The first time you see your tiny Reception child up on stage dressed as a shepherd in a tea towel or an angel with tinsel on their head, it is a proud and emotional moment. Your eyes well up with tears at the sight of them. Then there’s the first sports day, when it doesn’t matter to you if they win their race or if they stop and pick daisies. Because that’s your child and they’re just so damn special and you’re just so proud…
Most likely, their dad is watching too. Perhaps their grandparents. Because this is a really big deal.
Then there’s the extracurricular stuff too – I remember my daughter performing her dance at the end of a dance class and there was me, my husband, my parents and my boys there to watch her! The very first time my daughter and I danced in a show, we were watched by my husband, my parents, my boys and my brother-in-law.
Fast forward 11 years from my eldest’s first nativity and the shine of watching stuff has worn off in our family. There’s just too many of these priceless occasions. And having too many of them starts to make them a bit less priceless. Especially when your baby is taller than you and doesn’t crack a smile.
Last year, my husband and boys opted out of watching my daughter’s dance show. This year, my parents did too. They’ve seen too many dance shows, too many sports days and too many assemblies.
Only one dedicated member of our family goes along to everything she possibly can. Me.

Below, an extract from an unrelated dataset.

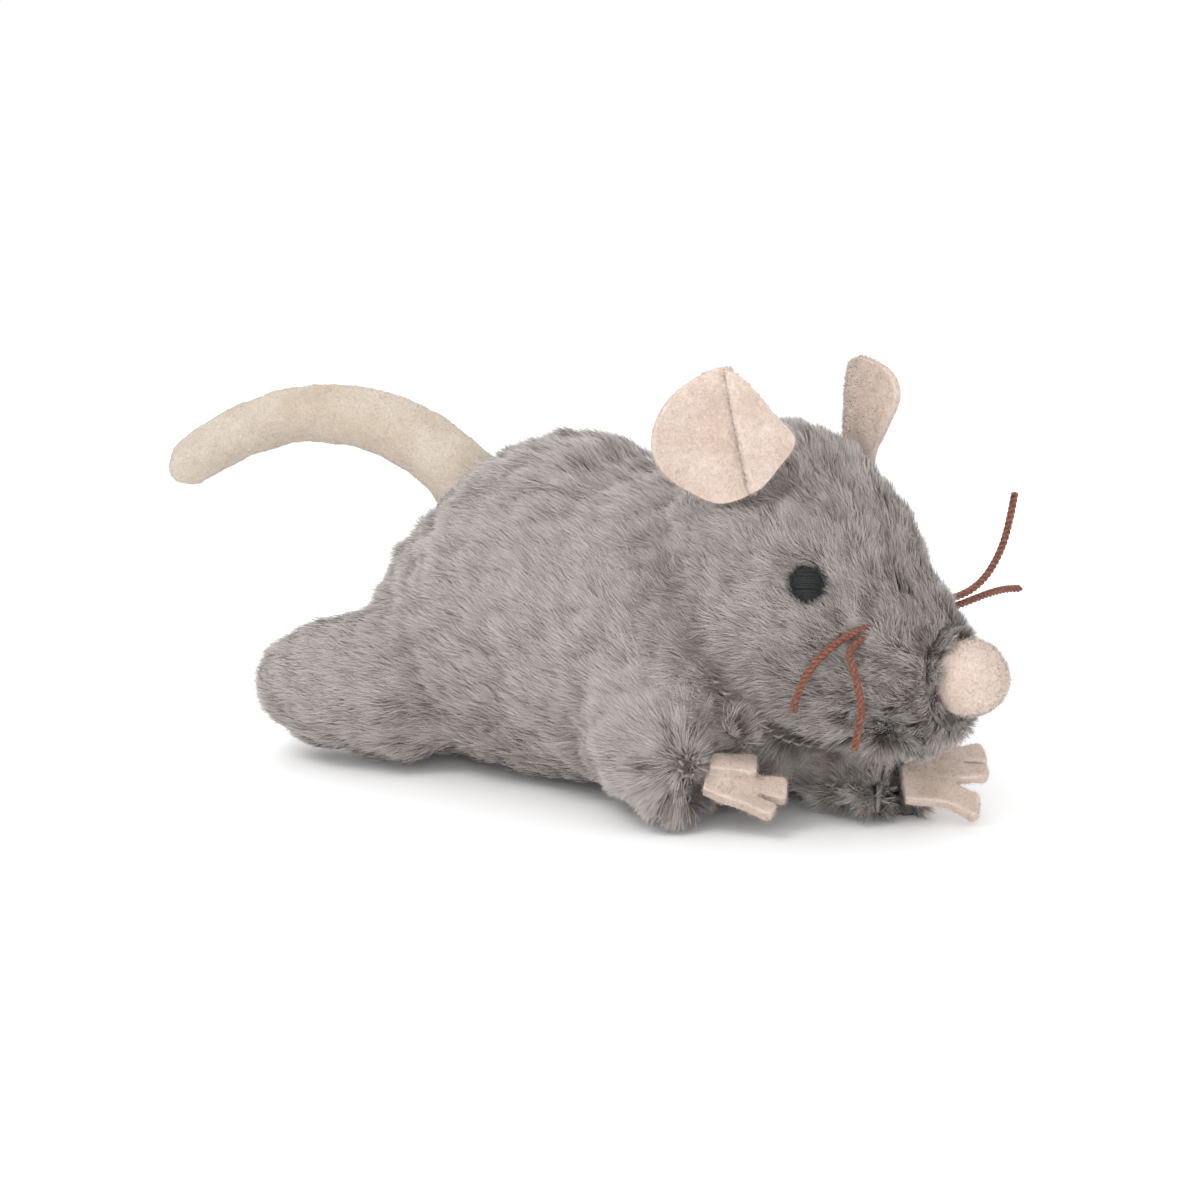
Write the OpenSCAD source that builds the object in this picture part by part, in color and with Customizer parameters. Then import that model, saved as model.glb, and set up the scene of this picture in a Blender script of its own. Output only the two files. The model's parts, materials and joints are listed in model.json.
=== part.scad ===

In 2016 I have been to see (and I may well have forgotten some):
- My younger son playing in a handful of school rugby matches
- My younger son playing in a lot of league football matches
- My daughter performing in Young Voices
- My daughter swimming in two swimming galas
- My daughter dancing in two dance festivals
- My daughter’s annual dance show
- My younger son’s sports day
- My daughter running in an athletics competition
- My eldest’s school concert
- My younger son’s school concert
- My daughter’s class assembly
To me, those moments are still priceless, just in a slightly different way. And it’s not fair to ignore my daughter’s sports day just because we’ve seen her brothers in too many.
My kids aren’t getting any younger and I’m aware these moments will stop soon. My son is in year 10. We’ve probably got one more school concert left before he moves into 6th Form. Will he still want to play his violin and perform in concerts then? He’s not even keen to perform in them now. And my daughter is in year 5. We’ve got one more year of primary school stuff and then we will say goodbye to primary school for good after 12 years. So there’s no way I’m going to miss out on those last few precious opportunities to see her perform or run or swim with her school.
The end of term may be just days away, but I’ve still got my daughter’s sports day to watch and my younger son’s drama performance. Then it’ll be September and we’ll start a whole new year of rugby matches and school concerts…
Do you watch as many of your children’s performances and sports days as possible? Does their dad watch as many as you do?